Zayas, who represents the PDP stronghold of Ponce, explained that PDP supporters who had expected to get government jobs as of July 1 will be left out in the cold -- or in the warm tropical sun -- because of the cuts that will have to be made at government agencies.

“There is a great uneasiness among our people,” he told reporters.

Zayas’s comments provided a rare inside look at how Puerto Rico’s political spoils system works. It was, first of all, a clear acknowledgment that getting a job with the new government was first and foremost a matter of party loyalties, qualifications notwithstanding. It also showed how such political considerations, at least from the standpoint of legislators, were tightly woven into the budget process -- an exercise which, at least on paper, is supposed to be done in the general public interest.

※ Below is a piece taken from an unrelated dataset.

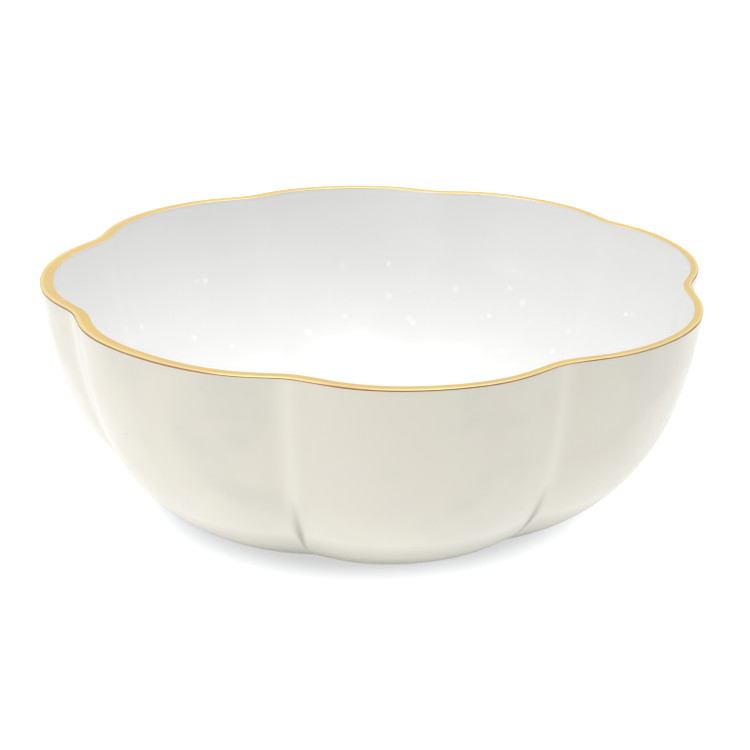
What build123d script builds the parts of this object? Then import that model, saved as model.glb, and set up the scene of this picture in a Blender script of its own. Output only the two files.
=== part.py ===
from build123d import *
import os
from math import cos, pi, radians, sin

# A round serving bowl pressed into eight lobes, with a shallow groove between each pair.
# Z = 0 is the surface that the foot stands on, the axis of the bowl is the Z axis,
# and one lobe's crest points along +X. Millimetres throughout.

# Driving dimensions
LOBES = 8
CREST_RADIUS = 135.0        # glazed outside of the lip, on the crest of a lobe
FOOT_RISE = 2.2             # glazed underside above the surface that the bowl stands on
WALL_HEIGHT = 97.0          # from the glazed underside to the top of the lip
BASE_RADIUS = 52.5          # flat part of the underside, on the crest of a lobe
BELLY_REACH = 55.3          # how strongly the section runs outwards where it leaves the base
WALL_REACH = 60.5           # how strongly the section runs straight down from the lip
WALL_LEAN = 1.8             # degrees that the wall leans outwards at the lip

LIP_WIDTH = 3.9             # wall thickness at the lip, with both glazes
LIP_FALL = 0.3              # the lip's inner edge lies this much lower than its outer edge
LIP_ROUNDING = 0.4          # radius of both edges of the lip
FLOOR_THICKNESS = 5.0       # floor thickness, with its glaze
GLAZE = 0.3                 # thickness of every glaze coat
GILDING = 0.15              # thickness of the gilded band

# Outline of one lobe, as shares of the crest radius, at the base and at the lip
GROOVE = (0.972, 0.9445)    # radius at the bottom of a groove
ARM = (0.060, 0.100)        # how far the groove runs on before it turns into the lobe
SHOULDER_OUT = (1.016, 1.011)
SHOULDER_SIDE = (0.207, 0.227)

# How the outline's poles move for each millimetre that the outline is inset, so that
# the wall keeps its thickness all the way round
ARM_GAIN = 0.25
SHOULDER_SLIDE = 0.24

FOOT_OUTER = 50.0
FOOT_INNER = 45.0
FOOT_ROUNDING = 1.0
FOOT_DRAFT = 0.4            # how much narrower each side of the foot is at its tread

# Derived dimensions
LIP_TOP = FOOT_RISE + WALL_HEIGHT
SHOULDER_Z = LIP_TOP - LIP_ROUNDING
BISQUE_BASE = FOOT_RISE + GLAZE
HALF_LOBE = pi / LOBES
ARC_POLE = 0.5523           # pole distance of a quarter circle of radius 1


def between(pair, rise):
    """Value at a share of the rise from the base to the lip."""
    low, high = pair
    return low + (high - low) * rise


def outline_row(crest, z, rise, inset):
    """Poles of one lobe's degree-six curve at height z, from groove to groove.

    The lobe points along +X. The crest and both grooves move in by the inset.
    """
    groove = crest * between(GROOVE, rise) - inset
    arm = crest * between(ARM, rise) + ARM_GAIN * inset
    out = crest * between(SHOULDER_OUT, rise) - inset
    side = crest * between(SHOULDER_SIDE, rise) - SHOULDER_SLIDE * inset
    start = (groove * cos(HALF_LOBE), -groove * sin(HALF_LOBE))
    lead = (start[0] + arm * sin(HALF_LOBE), start[1] + arm * cos(HALF_LOBE))
    # At its middle a degree-six curve is its poles' mean, weighed by 1, 6, 15, 20, 15, 6 and 1.
    others = 2 * (start[0] + 6 * lead[0] + 15 * out)
    crest_pole = (64 * (crest - inset) - others) / 20
    half = [start, lead, (out, -side)]
    mirrored = [(x, -y) for x, y in reversed(half)]
    return [(x, y, z) for x, y in half + [(crest_pole, 0.0)] + mirrored]


def lip_row(z, inset):
    """Row of poles on the lip, which slopes down towards the inside of the bowl."""
    return outline_row(CREST_RADIUS, z - LIP_FALL * inset / LIP_WIDTH, 1.0, inset)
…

Calderón, to her credit, was willing to take on the politically messy job of balancing the budget -- in effect, cleaning up the mess created by her own planners. “I will straighten out the finances of this country,” she declared before embarking on a lobbying trip to Washington, D.C. in search of tax incentives for Puerto Rico. Given the antipathy towards Calderón in Congress over her Vieques stance, she was less likely to be successful in convincing Congress once more to give Puerto Rico special treatment.

When the dust had cleared in San Juan, most commonwealth agencies were lined up for their dose of austerity castor oil. Among the exceptions were the Comptroller’s Office and the Government Ethics Office, politically popular because of their corruption-fighting image; the education and agriculture departments, the recipients of Calderón campaign promise largess; and the PDP-dominated courts system, which have complained for years about starvation budgets doled out by the former Rosselló administration.

There were two other agencies exempted from the cuts that made no claims about fighting corruption nor past penury. Members of both the House and the Senate, who enjoy an unmatched compensation package of salaries, perks and chauffeured vehicles, spared themselves the pain of the budgetary knife.